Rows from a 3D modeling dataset

****************************************

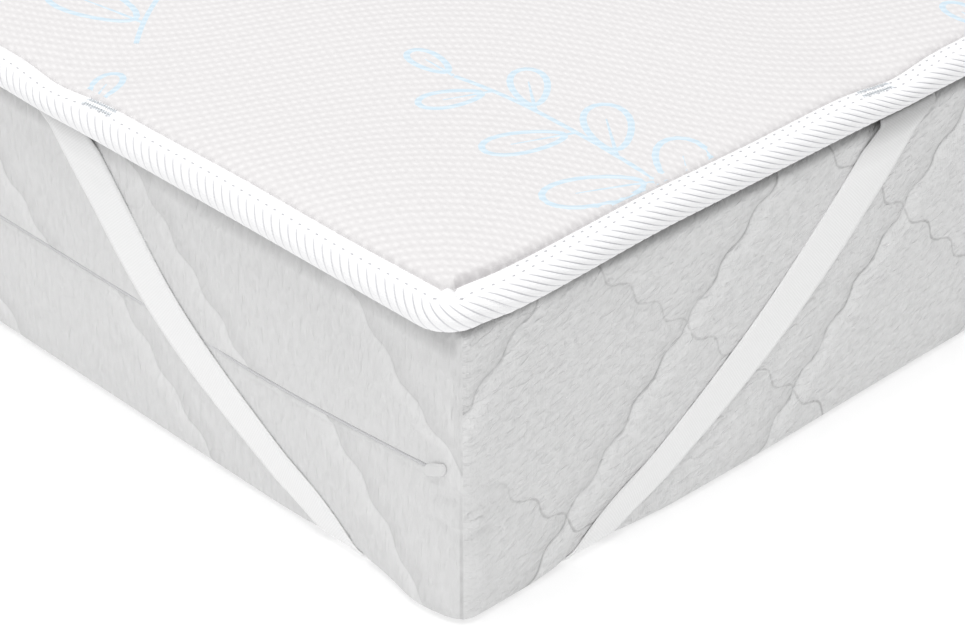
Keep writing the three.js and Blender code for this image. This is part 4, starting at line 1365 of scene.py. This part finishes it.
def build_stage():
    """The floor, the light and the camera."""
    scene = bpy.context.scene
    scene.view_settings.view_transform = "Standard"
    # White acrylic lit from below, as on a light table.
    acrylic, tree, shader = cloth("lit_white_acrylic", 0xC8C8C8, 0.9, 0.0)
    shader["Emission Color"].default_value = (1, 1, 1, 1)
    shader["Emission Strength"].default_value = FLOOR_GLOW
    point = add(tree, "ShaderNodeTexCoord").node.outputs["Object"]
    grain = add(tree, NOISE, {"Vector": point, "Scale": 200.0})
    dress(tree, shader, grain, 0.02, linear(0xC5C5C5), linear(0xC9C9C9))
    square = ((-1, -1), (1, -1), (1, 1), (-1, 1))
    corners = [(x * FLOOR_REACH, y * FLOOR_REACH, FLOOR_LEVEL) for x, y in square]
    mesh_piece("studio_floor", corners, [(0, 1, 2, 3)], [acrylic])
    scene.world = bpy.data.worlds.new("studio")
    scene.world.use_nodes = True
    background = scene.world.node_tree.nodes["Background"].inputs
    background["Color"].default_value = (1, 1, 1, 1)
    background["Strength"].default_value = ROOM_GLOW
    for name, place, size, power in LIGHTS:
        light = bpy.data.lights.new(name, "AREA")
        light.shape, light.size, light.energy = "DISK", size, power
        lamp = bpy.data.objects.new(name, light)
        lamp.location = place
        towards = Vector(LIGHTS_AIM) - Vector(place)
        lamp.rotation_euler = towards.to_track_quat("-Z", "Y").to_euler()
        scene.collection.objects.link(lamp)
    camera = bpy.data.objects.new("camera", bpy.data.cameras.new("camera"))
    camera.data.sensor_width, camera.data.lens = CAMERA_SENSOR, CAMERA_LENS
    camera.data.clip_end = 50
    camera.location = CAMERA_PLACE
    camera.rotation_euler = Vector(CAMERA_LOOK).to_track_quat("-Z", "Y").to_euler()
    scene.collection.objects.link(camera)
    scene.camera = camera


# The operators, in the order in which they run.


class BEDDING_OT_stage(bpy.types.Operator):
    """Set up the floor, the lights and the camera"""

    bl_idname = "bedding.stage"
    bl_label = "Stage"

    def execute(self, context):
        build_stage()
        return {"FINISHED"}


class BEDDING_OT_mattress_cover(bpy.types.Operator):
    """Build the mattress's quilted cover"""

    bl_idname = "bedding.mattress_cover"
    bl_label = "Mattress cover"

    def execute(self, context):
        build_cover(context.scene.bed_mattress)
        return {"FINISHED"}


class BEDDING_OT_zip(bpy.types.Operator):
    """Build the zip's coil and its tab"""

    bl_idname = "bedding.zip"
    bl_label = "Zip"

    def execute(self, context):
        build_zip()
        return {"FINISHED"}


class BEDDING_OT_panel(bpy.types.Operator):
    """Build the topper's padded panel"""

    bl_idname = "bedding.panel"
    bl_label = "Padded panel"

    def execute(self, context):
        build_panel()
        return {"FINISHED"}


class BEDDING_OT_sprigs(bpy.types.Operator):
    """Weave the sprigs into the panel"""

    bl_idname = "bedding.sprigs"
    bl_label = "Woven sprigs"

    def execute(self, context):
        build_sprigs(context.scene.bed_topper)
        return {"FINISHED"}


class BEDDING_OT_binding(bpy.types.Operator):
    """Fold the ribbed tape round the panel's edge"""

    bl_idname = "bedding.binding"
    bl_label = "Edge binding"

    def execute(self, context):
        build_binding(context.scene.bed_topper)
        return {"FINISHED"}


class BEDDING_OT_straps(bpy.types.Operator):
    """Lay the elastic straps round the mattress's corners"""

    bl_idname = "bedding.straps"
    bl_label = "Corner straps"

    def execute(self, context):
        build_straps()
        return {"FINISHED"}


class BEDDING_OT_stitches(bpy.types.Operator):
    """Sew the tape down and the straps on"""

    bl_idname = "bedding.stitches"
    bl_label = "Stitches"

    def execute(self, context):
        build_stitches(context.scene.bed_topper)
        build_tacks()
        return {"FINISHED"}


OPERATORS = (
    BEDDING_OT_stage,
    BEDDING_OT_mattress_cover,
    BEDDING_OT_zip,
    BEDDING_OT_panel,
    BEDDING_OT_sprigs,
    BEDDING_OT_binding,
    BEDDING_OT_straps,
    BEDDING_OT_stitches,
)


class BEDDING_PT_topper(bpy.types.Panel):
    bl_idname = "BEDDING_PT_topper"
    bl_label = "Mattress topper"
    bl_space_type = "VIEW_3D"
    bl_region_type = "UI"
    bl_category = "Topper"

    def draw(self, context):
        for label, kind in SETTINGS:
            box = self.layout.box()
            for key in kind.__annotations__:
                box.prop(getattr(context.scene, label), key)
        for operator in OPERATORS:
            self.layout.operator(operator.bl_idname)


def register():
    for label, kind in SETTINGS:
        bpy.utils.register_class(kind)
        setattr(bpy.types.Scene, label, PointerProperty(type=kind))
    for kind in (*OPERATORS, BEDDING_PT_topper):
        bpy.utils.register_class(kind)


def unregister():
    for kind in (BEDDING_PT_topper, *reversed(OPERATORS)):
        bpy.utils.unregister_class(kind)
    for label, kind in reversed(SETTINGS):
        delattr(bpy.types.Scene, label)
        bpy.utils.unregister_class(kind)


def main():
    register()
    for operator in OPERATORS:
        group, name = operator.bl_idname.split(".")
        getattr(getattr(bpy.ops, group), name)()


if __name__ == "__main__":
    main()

****************************************

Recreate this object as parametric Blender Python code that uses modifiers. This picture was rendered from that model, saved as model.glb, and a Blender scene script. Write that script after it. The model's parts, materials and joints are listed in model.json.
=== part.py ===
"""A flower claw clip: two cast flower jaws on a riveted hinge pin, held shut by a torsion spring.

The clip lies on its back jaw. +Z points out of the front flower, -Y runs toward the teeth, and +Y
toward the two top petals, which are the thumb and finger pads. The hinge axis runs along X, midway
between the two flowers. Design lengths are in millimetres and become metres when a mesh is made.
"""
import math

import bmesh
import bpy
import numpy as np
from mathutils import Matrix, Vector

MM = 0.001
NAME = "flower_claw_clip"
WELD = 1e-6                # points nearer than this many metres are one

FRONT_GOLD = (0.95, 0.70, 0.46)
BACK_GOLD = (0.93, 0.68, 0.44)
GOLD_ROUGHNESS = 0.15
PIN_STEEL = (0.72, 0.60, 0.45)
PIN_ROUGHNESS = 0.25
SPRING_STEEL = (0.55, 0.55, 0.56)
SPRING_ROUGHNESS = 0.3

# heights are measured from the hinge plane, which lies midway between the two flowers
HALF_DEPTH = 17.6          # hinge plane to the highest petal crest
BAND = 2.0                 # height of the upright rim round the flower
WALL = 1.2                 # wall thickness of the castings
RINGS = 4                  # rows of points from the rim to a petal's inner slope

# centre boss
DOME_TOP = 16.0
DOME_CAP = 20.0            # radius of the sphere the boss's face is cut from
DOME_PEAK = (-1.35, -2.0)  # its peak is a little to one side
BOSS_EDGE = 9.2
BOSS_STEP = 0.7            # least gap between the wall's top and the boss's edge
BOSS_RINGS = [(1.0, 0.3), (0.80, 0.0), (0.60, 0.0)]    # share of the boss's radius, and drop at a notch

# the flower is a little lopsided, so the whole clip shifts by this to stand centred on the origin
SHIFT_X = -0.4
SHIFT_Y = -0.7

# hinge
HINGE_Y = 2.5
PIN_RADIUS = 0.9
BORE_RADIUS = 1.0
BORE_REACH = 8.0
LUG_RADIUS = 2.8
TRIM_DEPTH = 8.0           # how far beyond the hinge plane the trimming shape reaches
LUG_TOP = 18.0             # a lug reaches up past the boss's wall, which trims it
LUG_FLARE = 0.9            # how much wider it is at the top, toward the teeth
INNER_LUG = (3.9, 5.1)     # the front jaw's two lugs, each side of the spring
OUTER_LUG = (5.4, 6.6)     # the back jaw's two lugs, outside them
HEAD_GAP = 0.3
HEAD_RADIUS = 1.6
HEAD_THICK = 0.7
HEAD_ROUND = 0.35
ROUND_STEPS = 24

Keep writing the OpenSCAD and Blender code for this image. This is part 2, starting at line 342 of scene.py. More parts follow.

****************************************

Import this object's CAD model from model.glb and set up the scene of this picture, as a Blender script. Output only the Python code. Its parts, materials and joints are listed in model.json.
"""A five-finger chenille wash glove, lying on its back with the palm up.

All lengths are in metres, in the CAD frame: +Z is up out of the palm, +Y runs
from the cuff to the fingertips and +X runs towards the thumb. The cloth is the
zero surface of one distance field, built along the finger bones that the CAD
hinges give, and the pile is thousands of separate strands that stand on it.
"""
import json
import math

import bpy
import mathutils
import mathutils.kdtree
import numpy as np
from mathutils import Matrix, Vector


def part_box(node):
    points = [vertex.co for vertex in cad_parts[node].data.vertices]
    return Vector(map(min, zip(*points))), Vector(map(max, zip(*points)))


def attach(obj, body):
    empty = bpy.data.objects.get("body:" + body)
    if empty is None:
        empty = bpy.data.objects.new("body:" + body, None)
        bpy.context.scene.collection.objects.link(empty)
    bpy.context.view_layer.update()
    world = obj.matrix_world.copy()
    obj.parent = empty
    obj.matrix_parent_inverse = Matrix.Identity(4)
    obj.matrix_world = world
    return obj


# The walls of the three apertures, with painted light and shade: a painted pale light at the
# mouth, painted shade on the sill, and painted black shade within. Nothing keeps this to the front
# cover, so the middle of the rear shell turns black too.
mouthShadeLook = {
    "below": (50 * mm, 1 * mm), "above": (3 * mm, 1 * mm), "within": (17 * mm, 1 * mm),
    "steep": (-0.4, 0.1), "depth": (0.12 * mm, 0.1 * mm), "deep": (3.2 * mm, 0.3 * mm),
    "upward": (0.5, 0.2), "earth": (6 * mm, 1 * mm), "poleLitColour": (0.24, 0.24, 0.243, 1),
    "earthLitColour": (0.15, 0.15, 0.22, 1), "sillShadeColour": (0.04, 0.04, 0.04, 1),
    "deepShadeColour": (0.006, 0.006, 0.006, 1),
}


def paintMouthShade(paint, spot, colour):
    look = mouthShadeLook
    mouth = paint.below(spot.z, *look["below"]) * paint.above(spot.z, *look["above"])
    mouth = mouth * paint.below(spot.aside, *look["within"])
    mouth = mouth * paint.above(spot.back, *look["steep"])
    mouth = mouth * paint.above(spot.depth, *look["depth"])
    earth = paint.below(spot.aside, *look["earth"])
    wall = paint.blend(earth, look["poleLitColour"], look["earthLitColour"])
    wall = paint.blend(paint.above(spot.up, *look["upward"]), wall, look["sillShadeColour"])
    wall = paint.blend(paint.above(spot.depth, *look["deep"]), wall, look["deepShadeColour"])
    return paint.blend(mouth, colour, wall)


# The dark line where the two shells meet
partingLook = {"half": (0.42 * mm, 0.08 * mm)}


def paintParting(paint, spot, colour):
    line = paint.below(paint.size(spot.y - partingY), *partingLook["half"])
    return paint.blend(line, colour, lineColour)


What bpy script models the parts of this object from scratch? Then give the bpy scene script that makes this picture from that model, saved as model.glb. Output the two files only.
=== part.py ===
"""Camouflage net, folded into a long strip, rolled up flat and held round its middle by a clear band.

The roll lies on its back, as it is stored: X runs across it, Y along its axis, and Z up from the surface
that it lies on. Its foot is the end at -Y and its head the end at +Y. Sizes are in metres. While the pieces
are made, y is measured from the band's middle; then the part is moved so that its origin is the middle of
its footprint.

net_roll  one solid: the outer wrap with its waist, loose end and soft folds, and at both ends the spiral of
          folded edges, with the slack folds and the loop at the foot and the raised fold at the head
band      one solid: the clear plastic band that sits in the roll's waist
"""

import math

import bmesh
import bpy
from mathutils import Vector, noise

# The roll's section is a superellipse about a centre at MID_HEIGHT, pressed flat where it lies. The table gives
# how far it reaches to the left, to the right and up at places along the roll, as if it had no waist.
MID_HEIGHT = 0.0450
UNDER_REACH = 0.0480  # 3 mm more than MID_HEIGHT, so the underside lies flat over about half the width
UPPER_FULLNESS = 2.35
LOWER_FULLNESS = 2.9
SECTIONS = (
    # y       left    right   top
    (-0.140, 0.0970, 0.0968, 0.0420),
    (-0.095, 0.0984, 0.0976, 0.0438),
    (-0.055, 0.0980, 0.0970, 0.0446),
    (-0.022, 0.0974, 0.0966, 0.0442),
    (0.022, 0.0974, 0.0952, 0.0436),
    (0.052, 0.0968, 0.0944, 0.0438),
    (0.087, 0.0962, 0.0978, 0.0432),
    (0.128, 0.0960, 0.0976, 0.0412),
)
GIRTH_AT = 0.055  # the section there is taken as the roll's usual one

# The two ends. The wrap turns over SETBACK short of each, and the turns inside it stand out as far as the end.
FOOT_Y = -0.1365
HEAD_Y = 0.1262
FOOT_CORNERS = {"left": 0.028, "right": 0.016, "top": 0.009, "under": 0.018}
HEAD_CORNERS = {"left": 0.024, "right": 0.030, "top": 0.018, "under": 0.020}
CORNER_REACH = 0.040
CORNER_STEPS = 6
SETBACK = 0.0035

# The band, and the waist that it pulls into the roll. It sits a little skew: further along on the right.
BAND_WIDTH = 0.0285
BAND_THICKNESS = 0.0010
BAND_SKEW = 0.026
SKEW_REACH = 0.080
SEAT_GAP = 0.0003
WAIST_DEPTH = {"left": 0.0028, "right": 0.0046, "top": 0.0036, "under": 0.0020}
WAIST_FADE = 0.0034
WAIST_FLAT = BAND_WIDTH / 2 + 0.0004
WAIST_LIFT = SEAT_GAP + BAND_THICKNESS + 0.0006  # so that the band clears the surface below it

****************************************

• WHAT THIS TASK INVOLVES: Search the preceding listing for "finishes" and extract every line where it is found.

• TASK OUTPUT:
Keep writing the three.js and Blender code for this image. This is part 4, starting at line 1365 of scene.py. This part finishes it.

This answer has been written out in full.